The Tyranny of Self-Improvement

Why the Pressure to Change Keeps Us Stuck

Why Can’t I Change?

Many people come to therapy asking, Why can’t I change? It’s a question that often carries frustration, self-doubt, and a quiet, painful belief: If I were different, I’d finally be okay.

The wish to change makes sense. When we feel stuck in the same patterns—reacting in ways we don’t want to, struggling with the same anxieties, feeling trapped in relationships that don’t work—it’s natural to want something to be different. But before we assume that change is the answer, it’s worth asking: Where does the urgency to change come from?

Many approaches to therapy, like CBT, focus on identifying problematic thoughts and behaviors and replacing them with more adaptive ones. This can be useful for certain struggles—like managing debilitating OCD symptoms or overcoming life-disrupting phobias—but it can also reinforce the idea that we must constantly monitor and correct ourselves to be okay. When therapy becomes another place where we feel pressured to fix who we are, rather than explore and understand ourselves, it can leave us stuck in the very patterns we’re trying to escape.

For many, the pressure to change is not simply about growth or possibility—it’s about escaping something. It’s about moving away from a part of ourselves that feels intolerable, unacceptable, or unworthy. And when we take this approach, we often find ourselves trapped in an exhausting back-and-forth: between trying to force change and feeling like a failure when we can’t.

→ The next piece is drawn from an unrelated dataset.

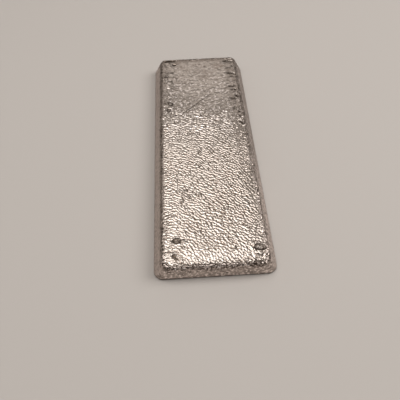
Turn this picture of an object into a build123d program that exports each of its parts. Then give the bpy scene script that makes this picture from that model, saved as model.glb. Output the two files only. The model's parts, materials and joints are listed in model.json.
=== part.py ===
from build123d import *
from math import radians, tan
import os

# A fusible alloy ingot, cast whole in an open mould and turned out onto its pour face.
# Millimetres, with X across the ingot, Y along it and Z up. The origin is at the middle of
# the pour face, which is the wide face that the ingot lies on.

# The body
length = 140.0  # end to end, over the rim of the pour face
width = 52.0  # side to side, over the rim of the pour face
height = 8.5  # from the pour face to the mould-bottom face
side_draft = 28.0  # degrees that the long walls lean in from upright
end_draft = 5.0  # degrees that the end walls lean in from upright
corner_radius = 4.0  # where a long wall meets an end wall
top_edge_radius = 1.8  # where the walls roll over into the mould-bottom face
rim_radius = 0.8  # the melt's surface rounds off the edge of the pour face

# Gas pits in the mould-bottom face. Each one has the side that it is near (-1 left, 1 right),
# the end that it is near (-1 front, 1 back), its distances in from the two, its width and
# its depth. Two pits that run together make a long one.
gas_pits = {
    "front right": (1, -1, 3.5, 8.0, 3.8, 0.5),
    "front left, outer": (-1, -1, 5.6, 12.9, 2.6, 0.4),
    "front left, inner": (-1, -1, 7.6, 12.7, 2.2, 0.3),
    "front left, near the end": (-1, -1, 5.0, 5.5, 2.0, 0.4),
    "front, right of the middle": (1, -1, 13.2, 8.6, 1.3, 0.25),
    "right side, near the back": (1, 1, 2.4, 30.4, 1.8, 0.35),
    "right side, farther in": (1, 1, 4.8, 37.4, 1.6, 0.3),
    "left side, past the middle": (-1, 1, 4.2, 42.0, 2.2, 0.4),
    "back left": (-1, 1, 4.7, 13.3, 2.6, 0.45),
    "back left, in the corner": (-1, 1, 8.3, 6.0, 1.8, 0.35),
    "back right, in the corner": (1, 1, 4.4, 6.0, 2.4, 0.35),
    "back right": (1, 1, 4.7, 11.7, 2.0, 0.3),
}


def rim_overhang(draft_angle):
    """How far rounding the rim pulls a wall's widest point in from its sharp lower edge."""
    half_corner = radians(90 - draft_angle) / 2
    return rim_radius * (1 / tan(half_corner) - 1)


# The pour face before its rim is rounded, and the mould-bottom face out to the walls
base_width = width + 2 * rim_overhang(side_draft)
base_length = length + 2 * rim_overhang(end_draft)
top_width = base_width - 2 * height * tan(radians(side_draft))
top_length = base_length - 2 * height * tan(radians(end_draft))

with BuildPart() as ingot:
    with BuildSketch(Plane.XY):
        Rectangle(base_width, base_length)
    extrude(amount=height)

    # The walls lean in from the edges of the pour face, the long ones more than the ends
    draft(ingot.faces().filter_by(Axis.X), Plane.XY, side_draft)
    draft(ingot.faces().filter_by(Axis.Y), Plane.XY, end_draft)

    upright_edges = ingot.edges().filter_by(lambda edge: edge.bounding_box().size.Z > height / 2)
    fillet(upright_edges, radius=corner_radius)
    fillet(ingot.faces().sort_by(Axis.Z)[0].edges(), radius=rim_radius)
    fillet(ingot.faces().sort_by(Axis.Z)[-1].edges(), radius=top_edge_radius)

    # Each pit is a shallow cap of a ball whose centre is above the face
    for side, end, from_side, from_end, pit_width, pit_depth in gas_pits.values():
        ball_radius = (pit_width**2 / 4 + pit_depth**2) / (2 * pit_depth)
        pit_x = side * (top_width / 2 - from_side)
        pit_y = end * (top_length / 2 - from_end)
        with Locations((pit_x, pit_y, height + ball_radius - pit_depth)):
            Sphere(ball_radius, rotation=(90, 0, 0), mode=Mode.SUBTRACT)

ingot.part.label = "ingot"
os.makedirs("parts", exist_ok=True)
export_step(ingot.part, "parts/ingot.step")
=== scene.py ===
import json
import math

import bpy
import numpy as np
from mathutils import Matrix, Vector

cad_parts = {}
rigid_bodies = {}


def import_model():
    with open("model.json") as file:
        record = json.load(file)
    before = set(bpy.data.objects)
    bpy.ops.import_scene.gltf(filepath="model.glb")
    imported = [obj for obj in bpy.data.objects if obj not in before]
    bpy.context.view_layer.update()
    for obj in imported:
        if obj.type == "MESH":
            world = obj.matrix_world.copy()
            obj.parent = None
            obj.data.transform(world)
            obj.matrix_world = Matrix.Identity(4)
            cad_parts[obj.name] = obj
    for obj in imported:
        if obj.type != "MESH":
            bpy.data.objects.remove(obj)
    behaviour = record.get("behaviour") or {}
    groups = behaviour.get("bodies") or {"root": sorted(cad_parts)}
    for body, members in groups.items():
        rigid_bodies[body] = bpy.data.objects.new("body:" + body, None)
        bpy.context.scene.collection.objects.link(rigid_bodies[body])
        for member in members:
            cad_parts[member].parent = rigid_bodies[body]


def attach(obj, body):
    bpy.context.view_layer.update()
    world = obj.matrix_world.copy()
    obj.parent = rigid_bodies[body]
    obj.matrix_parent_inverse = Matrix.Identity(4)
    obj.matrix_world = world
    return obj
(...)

Winnicott’s idea of potential space offers a way out of this struggle.

The Trap of Polarities: Stuck Between Change and Acceptance

According to Winnicott, potential space is the place between inner and outer reality, between our internal world and our relationships with others. It’s the space where creativity, play, and new possibilities emerge. But when we feel pressured to be different, or when we believe we must change to be acceptable, this space collapses. We lose access to curiosity, flexibility, and self-reflection.

Instead, we get caught in rigid polarities:

Either I change and become someone better, or I’m stuck as I am.

Either I achieve my ideal self, or I’m a failure.

Either I control my emotions, or I’m overwhelmed by them.

These kinds of opposites leave no room for a third possibility—the space in between, where real transformation can take place. Playing in a potential space that allows for an open, curious mind, invites a kind of creativity that helps imagine a way of being in the world that doesn’t fall prey to narrow forms of thinking about the world.

What If Real Change Isn’t What We Think?

When we’re caught in the belief that we must change, we often overlook what our struggles are trying to tell us. The aspects of ourselves that frustrate us—our fears, defenses, anxieties—developed for a reason. They are not evidence that we’re broken; they are expressions of our histories, our survival, our deepest needs.

Winnicott saw growth as something that happens in a space of safety and recognition. When we are given room to explore, when we don’t feel forced to be different but instead feel truly seen, something shifts. We stop struggling against ourselves and start discovering who we actually are.

In other words, change doesn’t happen through force or self-rejection. It happens when we loosen the pressure to change and step into a space where we can actually use our experience—where we can play with different possibilities, rather than feel trapped in a rigid demand to be different.

Maybe You Don’t Need to Change—Maybe You Need More Space

The paradox is this: the more we feel like we must change, the more stuck we become. And the more we feel that who we are is accepted—by others and by ourselves—the more room we have to grow, adapt, and transform in ways we never expected.

At Dr. Kull & Associates, our therapists don’t push you to change or tell you who you should be. Instead, we help create a space where you can explore what it’s like to be you—without pressure, without judgment. In that space, something new becomes possible: not the exhausting pursuit of an ideal self, but a relationship with yourself that feels more alive, more creative, and more free.

Maybe the real question isn’t Why can’t I change? but What happens when I stop trying so hard to?